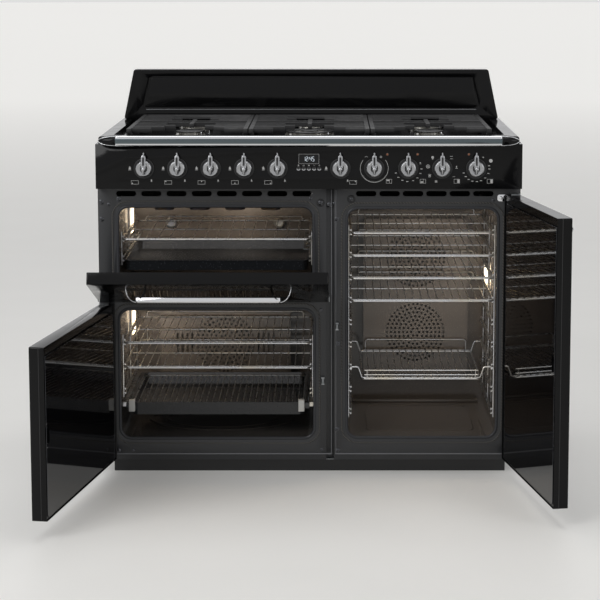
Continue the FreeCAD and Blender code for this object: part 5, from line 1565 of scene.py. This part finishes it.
class COOKER_OT_frame_fittings(CookerPiece, bpy.types.Operator):
    """Screws, washers, roller catches, hinge arm, and pale strips of painted highlight on the folded edges of
    the front frame
    """
    bl_idname = "cooker.frame_fittings"
    bl_label = "Front frame fittings"

    def execute(self, context):
        heads = [screw_head(radius) for radius in SCREW_RADII]
        cross = screw_cross()
        screws, recesses = [], []
        for number, (x, z) in enumerate(SCREWS):
            shift = (x * MM, 0, z * MM)
            screws.append(copied(heads[number % len(heads)], "frame_screw", shift))
            recesses.append(copied(cross, "cross", shift))
        washer = smooth(start("torus", "washer", major_radius=WASHER_RADIUS, minor_radius=WASHER_THICKNESS,
                              major_segments=40, minor_segments=10, location=(0, FRAME_FACE, 0),
                              rotation=FACING_FRONT), ROUND_ANGLE)
        recesses += [copied(washer, "washer", (x * MM, 0, z * MM)) for x, z in WASHERS]
        place(join("frame_screws", screws), "root", "dark screw")
        place(join("frame_screw_recesses", recesses), "root", "plastic")
        roller = stretched_ball("roller", MM, (0, FRAME_FACE - ROLLER_DEPTH, 0), ROLLER_SCALE, 32)
        parts = [copied(roller, "roller", (x * MM, 0, z * MM)) for x, z in CATCHES]
        parts += hinge_fitting(*HINGE_ARM)
        discard(*heads, cross, washer, roller)
        place(join("catches_and_hinge_arm", parts), "root", "bar chrome")
        # Pale strips along the frame's folded edges: painted highlights where the folds catch the light.
        edges = []
        for x in LEVEL_EDGES:
            edge = block("frame_edge", (x[0] * MM, FRAME_FACE - 1.9 * MM, LEVEL_EDGE_Z[0] * MM),
                         (x[1] * MM, FRAME_FACE, LEVEL_EDGE_Z[1] * MM))
            edges.append(soften(edge, 0.8 * MM, 3))
        for x in UPRIGHT_EDGES:
            edge = block("frame_edge", ((x - 0.9) * MM, FRAME_FACE - 1.8 * MM, UPRIGHT_EDGE_Z[0] * MM),
                         ((x + 0.9) * MM, FRAME_FACE, UPRIGHT_EDGE_Z[1] * MM))
            edges.append(soften(edge, 0.6 * MM))
        place(join("frame_edges", edges), "root", "edge enamel")
        return {"FINISHED"}


# ---- door trims ----
STRIKERS = {"tall_door": (397, -1), "main_door": (251, 1)}  # height in millimetres, way the free edge faces
STRIKER_IN = 11 * MM             # from the free edge to the plates' middles
STRIKER_UP = 28                  # of one plate over the catch's height, and of the other under it
STRIKER_HALF = (7 * MM, 9 * MM)  # half width and half height
EDGING_RADIUS, EDGING_CORNER = 0.8 * MM, 3 * MM
SEAM_Y = (22 * MM, 23.6 * MM)    # back from the door's face


class COOKER_OT_door_trims(CookerPiece, bpy.types.Operator):
    """Pane edging, seams, striker plates and their screws on the doors"""
    bl_idname = "cooker.door_trims"
    bl_label = "Door trims"

    def execute(self, context):
        for door in DOORS:
            x, y, z = shut_box(door + "_glass", door)
            edging = ring_tube(door + "_pane_edging", grown(x, EDGING_RADIUS), grown(z, EDGING_RADIUS),
                               y[1] - 0.5 * MM, EDGING_CORNER, EDGING_RADIUS, 4)
            place(opened(edging, door), door, "dark screw")
        for door, (height, out) in STRIKERS.items():
            x, y, z = shut_box(door + "_shell", door)
            free = x[0] if out < 0 else x[1]
            seam = block(door + "_seam", (free - 0.5 * MM, y[0] + SEAM_Y[0], z[0] + MM),
                         (free + 0.5 * MM, y[0] + SEAM_Y[1], z[1] - MM))
            place(opened(seam, door), door, "plastic")
            inner = free - out * STRIKER_IN
            width, half = STRIKER_HALF
            plate = cornered_plate("striker", (inner - width, y[1] - 0.5 * MM, -half),
                                   (inner + width, y[1] + 1.4 * MM, half), 4 * MM, 0.5 * MM)
            head = stretched_ball("striker_screw", 3.6 * MM, (inner, y[1] + 0.3 * MM, 0), SCREW_DOME)
            shifts = [(0, 0, (height + side * STRIKER_UP) * MM) for side in (-1, 1)]
            plates = join(door + "_striker", [copied(plate, "striker", shift) for shift in shifts])
            place(opened(plates, door), door, "plastic")
            heads = join(door + "_striker_screws", [copied(head, "striker_screw", shift) for shift in shifts])
            place(opened(heads, door), door, "bar chrome")
            discard(plate, head)
        return {"FINISHED"}


# ---- tray fittings ----
RUNNERS_X = (-471, -21.5)        # millimetres
RUNNER_BLOCK = ((-8 * MM, -243.5 * MM, 163 * MM), (8 * MM, -225 * MM, 194 * MM))
GRID_X, GRID_Y, GRID_HEIGHT = (-470 * MM, -16 * MM), (-222 * MM, 132 * MM), 181 * MM
GRID_WIRES = 27
WIRE_INSET, WIRE_RADIUS = 14 * MM, 1.3 * MM
GRID_CORNER, GRID_FRAME_RADIUS = 20 * MM, 2 * MM


class COOKER_OT_tray_fittings(CookerPiece, bpy.types.Operator):
    """Pale end blocks of the tray's runners and the wire grid in the tray"""
    bl_idname = "cooker.tray_fittings"
    bl_label = "Tray fittings"

    def execute(self, context):
        model = soften(block("runner_block", *RUNNER_BLOCK), 2 * MM, 3)
        blocks = [copied(model, "runner_block", (x * MM, 0, 0)) for x in RUNNERS_X]
        discard(model)
        place(join("runner_end_blocks", blocks), "main_tray", "pale plastic")
        first, last = grown(GRID_X, -WIRE_INSET)
        wire = line_tube("tray_grid_wire", [(first, y, GRID_HEIGHT) for y in GRID_Y], WIRE_RADIUS, 2)
        modify(wire, "ARRAY", count=GRID_WIRES, use_relative_offset=False, use_constant_offset=True,
               constant_offset_displace=((last - first) / (GRID_WIRES - 1), 0, 0))
        edge_wire = ring_tube("tray_grid_frame", GRID_X, GRID_Y, 0, GRID_CORNER, GRID_FRAME_RADIUS)
        edge_wire.matrix_world = Matrix.Translation((0, 0, GRID_HEIGHT)) @ LAID_DOWN
        place(join("tray_grid", [wire, settle(edge_wire)]), "main_tray", "wire chrome")
        return {"FINISHED"}


OPERATORS = (COOKER_OT_stage, COOKER_OT_finishes, COOKER_OT_knobs, COOKER_OT_buttons,
             COOKER_OT_panel_print, COOKER_OT_pilots, COOKER_OT_handles, COOKER_OT_towel_rail,
             COOKER_OT_pressed_steel, COOKER_OT_burners, COOKER_OT_oven_mouths, COOKER_OT_oven_lamps,
             COOKER_OT_oven_fittings, COOKER_OT_frame_fittings, COOKER_OT_door_trims,
             COOKER_OT_tray_fittings)


class COOKER_PT_looks(bpy.types.Panel):
    """Lists the pieces of the cooker that can be made"""
    bl_label = "Range cooker"
    bl_idname = "COOKER_PT_looks"
    bl_space_type = "VIEW_3D"
    bl_region_type = "UI"
    bl_category = "Cooker"

    def draw(self, context):
        for operator in OPERATORS:
            self.layout.operator(operator.bl_idname)
        for group in (context.scene.cooker_sizes, context.scene.cooker_colours):
            for name in group.bl_rna.properties.keys():
                if name not in ("rna_type", "name"):
                    self.layout.prop(group, name)


CLASSES = (CookerSizes, CookerColours) + OPERATORS + (COOKER_PT_looks,)


def register():
    for each in CLASSES:
        bpy.utils.register_class(each)
    bpy.types.Scene.cooker_sizes = bpy.props.PointerProperty(type=CookerSizes)
    bpy.types.Scene.cooker_colours = bpy.props.PointerProperty(type=CookerColours)


def unregister():
    del bpy.types.Scene.cooker_colours
    del bpy.types.Scene.cooker_sizes
    for each in reversed(CLASSES):
        bpy.utils.unregister_class(each)


def main():
    register()
    for operator in OPERATORS:
        group, name = operator.bl_idname.split(".")
        getattr(getattr(bpy.ops, group), name)()
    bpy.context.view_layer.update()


if __name__ == "__main__":
    main()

* * * *

**Task description**
Looking at the data above, how many lines hold the word "from"? Respond with the number alone.

**Exercise answer**
3